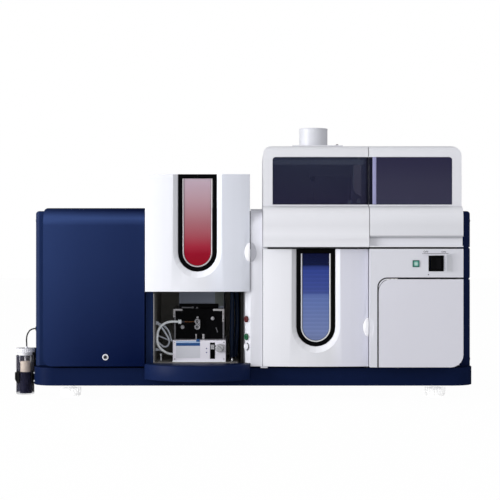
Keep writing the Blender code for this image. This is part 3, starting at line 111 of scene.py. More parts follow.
class Graph:
    """A node tree, with one way of adding any node to it."""

    def __init__(self, tree: bpy.types.NodeTree) -> None:
        """Keeps the tree that nodes are added to."""
        self.tree = tree

    def add(self, kind: str, sockets: Optional[Mapping[Union[int, str], Any]] = None,
            **settings: Any) -> bpy.types.Node:
        """Adds a node.

        Args:
            kind: the node's type.
            sockets: values or links of its inputs, by name or by place.
            settings: properties that are set first; stops holds a ramp's places and colours.

        Returns:
            The new node.
        """
        node = self.tree.nodes.new(kind)
        for name, value in settings.items():
            if name == "stops":
                self._set_stops(node.color_ramp, value)
            else:
                setattr(node, name, value)
        for key, value in (sockets or {}).items():
            self._feed(node.inputs[key], value)
        return node

    def socket(self, kind: str, sockets: Optional[Mapping[Union[int, str], Any]] = None,
               output: Union[int, str] = 0, **settings: Any) -> Socket:
        """Adds a node and gives one of its outputs."""
        return self.add(kind, sockets, **settings).outputs[output]

    def _feed(self, socket: Socket, value: Any) -> None:
        """Links a socket to another, or sets its value.

        Args:
            socket: the input to fill.
            value: a field or a socket to link, a colour without alpha, or a plain value.
        """
        if isinstance(value, Field):
            value = value.socket
        if isinstance(value, Socket):
            self.tree.links.new(value, socket)
        elif isinstance(value, tuple) and len(value) == 3 and socket.type == "RGBA":
            socket.default_value = (*value, 1.0)
        else:
            socket.default_value = value

    @staticmethod
    def _set_stops(ramp: bpy.types.ColorRamp, stops: Sequence[tuple[float, Color]]) -> None:
        """Gives a ramp its stops, in order.

        Args:
            ramp: the ramp to fill.
            stops: pairs of (place, colour).
        """
        while len(ramp.elements) < len(stops):
            ramp.elements.new(1.0)
        for element, (place, color) in zip(ramp.elements, stops):
            element.position = place
            element.color = (*color, 1.0)


class Field:
    """A number that varies over a shape: Python's operators add the Math nodes that work it out."""

    def __init__(self, graph: Graph, socket: Socket) -> None:
        """Wraps a socket of the graph."""
        self.graph = graph
        self.socket = socket

    def _math(self, operation: str, *values: Number) -> Field:
        """Adds a Math node."""
        return Field(self.graph, self.graph.socket("ShaderNodeMath", dict(enumerate(values)),
                                                   operation=operation))

    def __add__(self, other: Number) -> Field:
        """Adds."""
        return self._math("ADD", self, other)

    __radd__ = __add__

    def __sub__(self, other: Number) -> Field:
        """Subtracts."""
        return self._math("SUBTRACT", self, other)

    def __rsub__(self, other: Number) -> Field:
        """Subtracts this from a number."""
        return self._math("SUBTRACT", other, self)

    def __mul__(self, other: Number) -> Field:
        """Multiplies."""
        return self._math("MULTIPLY", self, other)

    __rmul__ = __mul__

    def __gt__(self, other: Number) -> Field:
        """One where this is greater, otherwise zero."""
        return self._math("GREATER_THAN", self, other)

    def wave(self, pitch: float) -> Field:
        """A wave between zero and one that repeats at a pitch."""
        return self._math("SINE", self * (math.tau / pitch)) * 0.5 + 0.5

    def over(self, low: float, high: float) -> Field:
        """Zero at low and below, one at high and above, smooth between.

        Args:
            low: where the result leaves zero.
            high: where it reaches one.

        Returns:
            The eased share.
        """
        eased = self.graph.socket("ShaderNodeMapRange", {0: self, 1: low, 2: high, 3: 0.0, 4: 1.0},
                                  interpolation_type="SMOOTHSTEP")
        return Field(self.graph, eased)


Number = Union[float, Field]


class Surface(Graph):
    """A material's node tree with a Principled shader, read on Object coordinates."""

    def __init__(self, name: str) -> None:
        """Makes an empty material of this name.

        Args:
            name: the material's name.
        """
        self.material = bpy.data.materials.new(name)
        self.material.use_nodes = True
        super().__init__(self.material.node_tree)
        self.tree.nodes.clear()
        self.place = self.socket("ShaderNodeTexCoord", output="Object")

    def axis(self, name: str) -> Field:
        """One coordinate of the place, X, Y or Z, in metres."""
        return Field(self, self.socket("ShaderNodeSeparateXYZ", {0: self.place}, name))

    def stretched(self, scale: Point) -> Socket:
        """The place, scaled along each axis."""
        return self.socket("ShaderNodeMapping", {"Vector": self.place, "Scale": scale})

    def ramp(self, factor: Field, stops: Sequence[tuple[float, Color]]) -> Socket:
        """A colour that follows stops of (share, colour)."""
        return self.socket("ShaderNodeValToRGB", {0: factor}, stops=stops)

    def share(self, axis: str, low: float, high: float) -> Field:
        """How far the place is from low to high along an axis."""
        return (self.axis(axis) - low) * (1.0 / (high - low))

    def shade(self, axis: str, stops: Sequence[Flat]) -> Field:
        """A share between zero and one that follows stops of (place in metres, share) along an axis.

        Args:
            axis: X, Y or Z.
            stops: pairs of (place in metres, share), in order.

        Returns:
            The share at each place.
        """
        low, high = stops[0][0], stops[-1][0]
        held = [((at - low) / (high - low), (share, share, share)) for at, share in stops]
        return Field(self, self.ramp(self.share(axis, low, high), held))

    def kept(self, name: str) -> Field:
        """A number that the mesh keeps for each face."""
        return Field(self, self.socket("ShaderNodeAttribute", output="Fac", attribute_name=name))

    def scaled(self, color: Any, factor: Number) -> Socket:
        """A colour made brighter or darker by a factor."""
        return self.socket("ShaderNodeVectorMath", {0: color, "Scale": factor}, operation="SCALE")

    def noise(self, scale: float, detail: float = 2.0, place: Optional[Socket] = None) -> Field:
        """Noise between zero and one, with so many features for each metre."""
        return Field(self, self.socket("ShaderNodeTexNoise", {"Vector": place or self.place, "Scale": scale,
                                                              "Detail": detail}))

    def mix(self, factor: Number, first: Any, second: Any) -> Socket:
        """A colour between two, by a factor."""
        return self.socket("ShaderNodeMix", {0: factor, 6: first, 7: second}, 2, data_type="RGBA")

    def bump(self, height: Field, distance: float) -> Socket:
        """A normal that follows a height over the surface."""
        return self.socket("ShaderNodeBump", {"Height": height, "Distance": distance, "Strength": 1.0})

    def finish(self, **sockets: Any) -> bpy.types.Material:
        """Adds the Principled shader and the output.

        Args:
            sockets: values or links for the shader's inputs, with _ for a space.

        Returns:
            The finished material.
        """
        named = {key.replace("_", " "): value for key, value in sockets.items()}
        self.add("ShaderNodeOutputMaterial", {0: self.socket("ShaderNodeBsdfPrincipled", named)})
        return self.material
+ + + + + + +
## [EXERCISE TASK]
Gather all the lines that include the word "this" and copy them out.

## [CORRECT RESPONSE]
Keep writing the Blender code for this image. This is part 3, starting at line 111 of scene.py. More parts follow.
        """Subtracts this from a number."""
        """One where this is greater, otherwise zero."""
        """Makes an empty material of this name.